His Highness Sheikh Mohammed Bin Rashid Al Maktoum was at the forefront of disruptive innovation in Dubai and the wider MENA region when, in 1999, he set the emirate on a path from being a trading economy to a knowledge economy, and launched TECOM, said speaker Malek Al Malek, CEO of Technology, Electronic Commerce and Media (TECOM) Business Parks. The launch of the TECOM cluster created the environment to grow a number of sectors, and now includes 11 freezone business parks covering ICT, media, education, industrial science and design.
Today TECOM is home to 4,500 companies and 70,000 knowledge workers, forming an “ecosystem for innovation” to which, for instance, the 1,600 tech companies in Dubai are clearly linked, and playing a valuable role in, the emirate as a smart city, and where the ICT hub is contributing to the development of e-government and new telecom services.
“We are at the crossroads of the knowledge economy today and moving towards an innovation-driven economy in the future,” added Al Malek.
Innovation is driven by common sense rather than infrastructure
TECOM is currently investing AED4.5bn in the creation of the 1.6m sq ft Dubai Internet City Innovation Hub, and the 1m sq ft d3 Creative Community, but part of this investment sum will be ring-fenced for start-up funds, and incubation packages.
Later in the programme, Ajay Bindroo, CEO and Managing Director of Clasico Brands added his take that “innovation is driven by common sense rather than infrastructure”. His business has challenged the existing personal grooming industry by taking the alcohol content out of his care and grooming products to cater for the booming Islamic economy.
We are in a period of “maximum volatility and uncertainty”, commented Tarek Elmasry, Managing Director of McKinsey & Co CEO in the Middle East, “an incredibly exciting time and an unbelievable time to make a difference,” but one, he said, full of threats as well as opportunities.
He argued that Dubai is superbly positioned to take long-term advantage of the continued growth of Africa and Asia, provided that the emirate continued to scale up in every department, from “bits and bytes to ports and airlines”.
The education system and the jobs market are like ships that pass in the night. The model is so last century.

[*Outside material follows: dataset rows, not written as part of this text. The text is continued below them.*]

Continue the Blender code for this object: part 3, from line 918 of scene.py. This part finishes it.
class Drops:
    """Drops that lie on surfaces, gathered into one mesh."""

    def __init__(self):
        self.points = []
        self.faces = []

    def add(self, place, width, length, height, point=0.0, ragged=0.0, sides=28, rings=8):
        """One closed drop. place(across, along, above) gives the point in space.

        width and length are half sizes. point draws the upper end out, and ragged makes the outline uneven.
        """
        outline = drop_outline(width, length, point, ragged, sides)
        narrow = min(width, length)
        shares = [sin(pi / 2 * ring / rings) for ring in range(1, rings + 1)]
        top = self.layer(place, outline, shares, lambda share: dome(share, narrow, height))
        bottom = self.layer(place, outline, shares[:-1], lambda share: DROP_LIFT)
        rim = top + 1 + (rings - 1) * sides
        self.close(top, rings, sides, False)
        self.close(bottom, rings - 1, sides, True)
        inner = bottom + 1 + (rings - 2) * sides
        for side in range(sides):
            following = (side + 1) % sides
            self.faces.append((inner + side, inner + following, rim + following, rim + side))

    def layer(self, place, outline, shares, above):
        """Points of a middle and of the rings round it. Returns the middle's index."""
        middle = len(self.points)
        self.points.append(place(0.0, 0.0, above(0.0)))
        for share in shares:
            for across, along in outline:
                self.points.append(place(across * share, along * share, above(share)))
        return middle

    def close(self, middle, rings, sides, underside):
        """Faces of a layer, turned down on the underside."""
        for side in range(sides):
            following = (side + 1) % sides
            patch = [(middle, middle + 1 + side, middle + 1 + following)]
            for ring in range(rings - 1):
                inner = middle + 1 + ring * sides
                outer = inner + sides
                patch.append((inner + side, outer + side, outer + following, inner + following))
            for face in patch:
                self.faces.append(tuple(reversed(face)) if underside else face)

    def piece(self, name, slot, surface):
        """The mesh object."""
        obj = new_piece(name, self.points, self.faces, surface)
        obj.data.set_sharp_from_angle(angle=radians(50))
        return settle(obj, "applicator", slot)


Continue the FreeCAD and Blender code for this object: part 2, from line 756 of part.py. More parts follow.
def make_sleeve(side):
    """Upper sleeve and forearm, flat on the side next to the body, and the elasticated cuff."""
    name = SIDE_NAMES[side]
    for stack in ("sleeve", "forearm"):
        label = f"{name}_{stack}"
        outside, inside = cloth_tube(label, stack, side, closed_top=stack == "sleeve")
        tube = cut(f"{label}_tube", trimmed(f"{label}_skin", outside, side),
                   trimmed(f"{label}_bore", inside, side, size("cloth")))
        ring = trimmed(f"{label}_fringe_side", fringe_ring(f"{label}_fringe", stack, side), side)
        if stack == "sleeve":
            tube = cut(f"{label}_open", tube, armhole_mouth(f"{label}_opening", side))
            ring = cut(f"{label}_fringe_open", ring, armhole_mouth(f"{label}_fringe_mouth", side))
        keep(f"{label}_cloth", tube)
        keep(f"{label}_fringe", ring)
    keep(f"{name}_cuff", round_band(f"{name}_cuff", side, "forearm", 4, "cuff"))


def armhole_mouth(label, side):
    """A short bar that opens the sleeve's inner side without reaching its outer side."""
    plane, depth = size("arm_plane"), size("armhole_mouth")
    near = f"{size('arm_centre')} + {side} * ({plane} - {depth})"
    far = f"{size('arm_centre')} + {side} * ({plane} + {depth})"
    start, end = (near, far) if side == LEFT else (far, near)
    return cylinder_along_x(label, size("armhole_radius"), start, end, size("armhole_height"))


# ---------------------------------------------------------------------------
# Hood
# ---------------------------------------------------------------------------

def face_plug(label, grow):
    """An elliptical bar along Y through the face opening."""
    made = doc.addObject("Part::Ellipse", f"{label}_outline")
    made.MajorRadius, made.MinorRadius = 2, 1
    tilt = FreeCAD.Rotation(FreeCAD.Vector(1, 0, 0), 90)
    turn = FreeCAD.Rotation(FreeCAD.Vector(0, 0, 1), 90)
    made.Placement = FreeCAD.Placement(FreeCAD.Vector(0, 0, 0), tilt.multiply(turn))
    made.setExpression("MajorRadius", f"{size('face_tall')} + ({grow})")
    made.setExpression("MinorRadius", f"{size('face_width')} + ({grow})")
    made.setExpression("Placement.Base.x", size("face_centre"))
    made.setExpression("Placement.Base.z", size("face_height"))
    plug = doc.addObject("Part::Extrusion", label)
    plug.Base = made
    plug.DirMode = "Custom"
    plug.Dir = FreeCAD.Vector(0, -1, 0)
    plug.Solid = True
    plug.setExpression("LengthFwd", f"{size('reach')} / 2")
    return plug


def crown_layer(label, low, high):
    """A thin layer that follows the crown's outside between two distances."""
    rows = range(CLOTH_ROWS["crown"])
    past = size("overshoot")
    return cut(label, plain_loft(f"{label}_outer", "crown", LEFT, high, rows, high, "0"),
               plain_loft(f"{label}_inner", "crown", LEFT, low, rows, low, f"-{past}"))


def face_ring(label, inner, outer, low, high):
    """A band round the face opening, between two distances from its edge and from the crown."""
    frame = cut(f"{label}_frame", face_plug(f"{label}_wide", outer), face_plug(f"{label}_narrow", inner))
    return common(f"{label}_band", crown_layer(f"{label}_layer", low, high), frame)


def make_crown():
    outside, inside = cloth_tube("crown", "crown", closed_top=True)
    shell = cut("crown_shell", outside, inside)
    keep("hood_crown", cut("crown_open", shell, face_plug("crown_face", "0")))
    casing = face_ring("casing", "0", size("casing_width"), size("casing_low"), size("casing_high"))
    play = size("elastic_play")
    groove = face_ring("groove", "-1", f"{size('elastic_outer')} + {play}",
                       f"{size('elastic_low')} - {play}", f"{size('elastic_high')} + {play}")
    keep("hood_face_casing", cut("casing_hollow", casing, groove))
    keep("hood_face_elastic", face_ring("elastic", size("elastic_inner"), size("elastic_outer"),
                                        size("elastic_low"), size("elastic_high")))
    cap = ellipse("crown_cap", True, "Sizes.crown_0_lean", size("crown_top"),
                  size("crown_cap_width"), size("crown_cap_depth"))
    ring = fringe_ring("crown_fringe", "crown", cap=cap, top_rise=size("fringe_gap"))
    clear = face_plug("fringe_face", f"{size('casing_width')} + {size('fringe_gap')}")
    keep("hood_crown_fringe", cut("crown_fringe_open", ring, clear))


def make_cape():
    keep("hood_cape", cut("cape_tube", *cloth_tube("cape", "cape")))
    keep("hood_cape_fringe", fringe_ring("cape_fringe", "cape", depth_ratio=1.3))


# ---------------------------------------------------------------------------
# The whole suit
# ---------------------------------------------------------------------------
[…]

However, Elmasry highlighted one specific problem area which he argued should become a focus of disruptive innovation internationally – the education system. Fostering a step change here would, he said, be a way for Dubai to future-proof itself. “We need a complete reinvention of the education system,” he said. “The education system and the jobs market are like ships that pass in the night. The model is so last century.”
Panel member Abdulla Al Awar, CEO of the Dubai Islamic Economy Development Centre, outlined the emirate’s strategy to become a global leader and pioneer in the global US$2.5tn Islamic economy sector, utilising competencies in which it excels. He said the move was being made possible because of Dubai’s “enabling environment for disruptive thinking”.
On the same panel, Deputy Chairman of Kanoo Group, Mishal Kanoo, brought another interesting perspective to the overall debate, arguing that a sound philosophy – where profits are ultimately shared more widely – should underpin trade, “disruptive innovation”, and the pursuit of scale. As a businessman, “I don’t want to eat everybody’s lunch!” he told the audience.
Other special guest speakers during the day included Badr Al Olama, the CEO of Strata Manufacturing, Yogesh Mehta, Managing Director of Petrochem, Osman Sultan, the CEO of Du, and Dr BR Shetty, the Founder, Executive Vice President and CEO of NMC Healthcare.